Breaking up is hard to do. Bands parting ways is certainly an inevitability, as is the eventual descent into a mediocre solo career before a potential reunion tour. Regardless, it’s a trying time for fans when the bands they love cease to exist.

In honor of these potentially lost albums, these unattended shows and the regrettable solo albums, we’re here to do an autopsy on recent band breakups.

Death Grips

This one was always going to be weird. Calling Death Grips experimental is a severe understatement, combining elements of hip-hop, electronic music and punk rock into a mind-bending mixture of critical acclaim. With terrifying music videos, brutal live shows and a bewildering personality, it was a bit of a let down when Death Grips broke up with a whimper in the place of a bang.

In July, a letter was released declaring the end of the group. Scribbled on a napkin was an explanation that it wanted to quit while it was ahead, and it was still going to release an album it had finished. This also meant canceling a tour with Nine Inch Nails and performances at Fun Fun Fun Fest and Pitchfork Festival.

For a band not typically known for being stable, it was a fairly unsurprising ending. Nine Inch Nails frontman Trent Reznor tweeted in response to fans, “sorry everyone… why would I have ever thought those dudes could keep it together?” That about sums it up.

My Chemical Romance

For most 20-somethings, there was some point in the trajectory of adolescence when you were a secret die-hard MCR fan. My Chemical Romance was the epitome of the “emo” genre for years, wearing black eyeliner and skinny jeans all along the way. This was a band that basically had its own t-shirt section in Hot Topic, and always appealed to anyone’s inner social outcast.
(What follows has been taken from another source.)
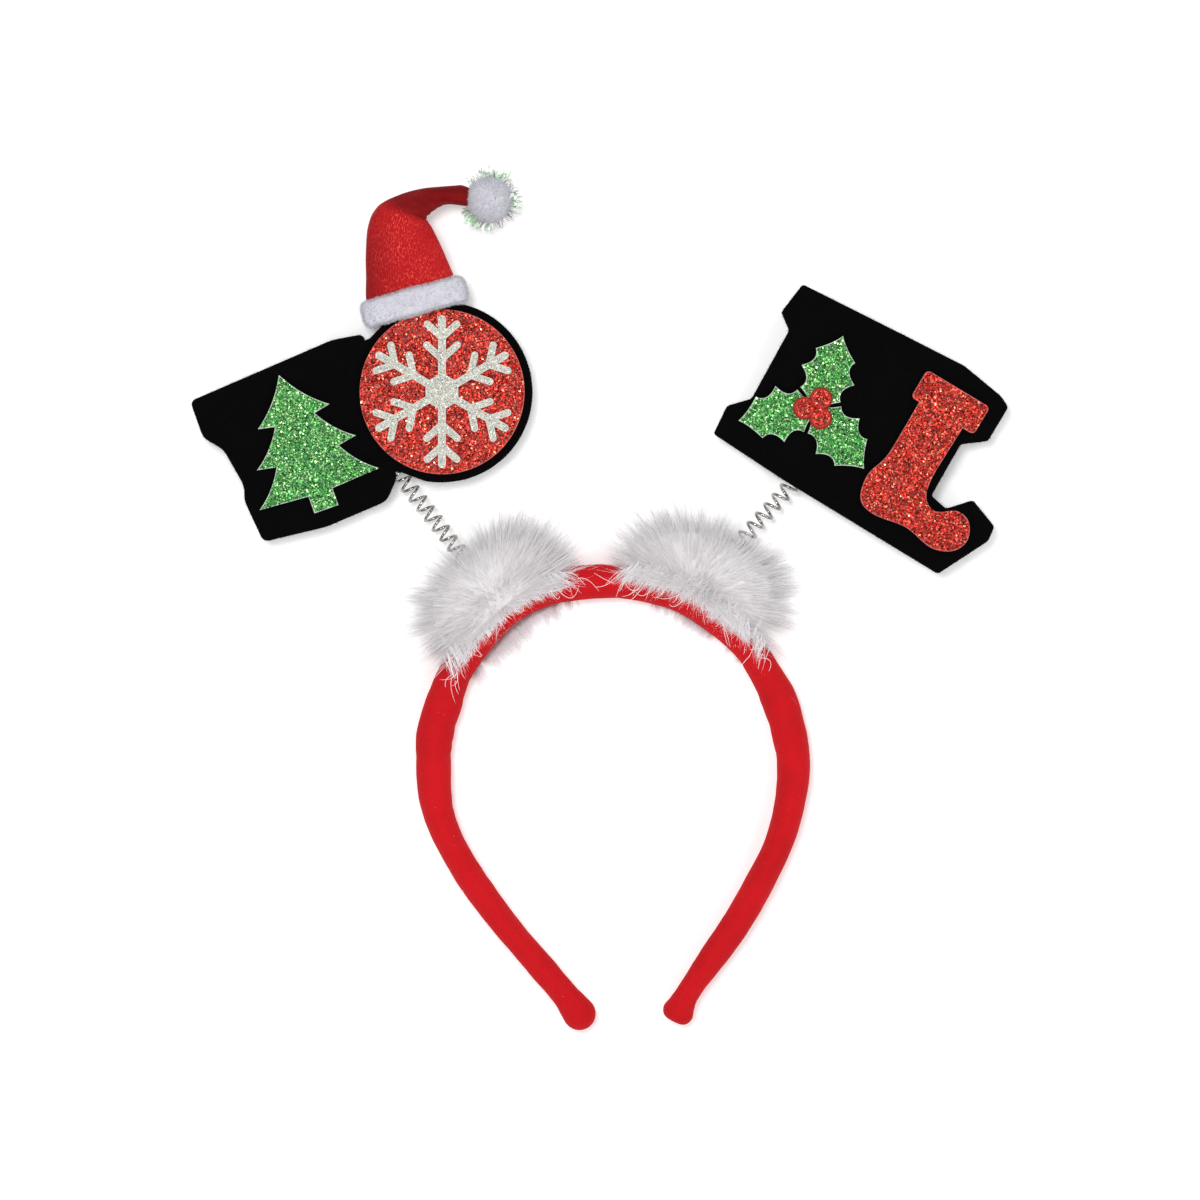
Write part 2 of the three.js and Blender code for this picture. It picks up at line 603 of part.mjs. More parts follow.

Flash forward to the band’s breakup after the announcement of its last album, a collection of singles. The statement said there was no ill will between band members, and thanked fans for 12 years of an incredible ride. Very shortly after the breakup, lead singer Gerard Way posted a solo demo on SoundCloud. Too soon, Gerard. Too soon.

The Civil Wars

Americana folk pair Joy Williams and John Paul White served a surprisingly short six-year career as The Civil Wars. The duo formed beautiful harmonies over simple, traditional instruments that felt like the ‘80s and ‘90s never happened. The two pulled straight from traditional folk influences and provided a new shine to it. They are from Nashville, after all.

The Civil Wars created a haunting brand of folk that garnered the praise of many critics and earned four Grammys, even though it only managed to put out two albums.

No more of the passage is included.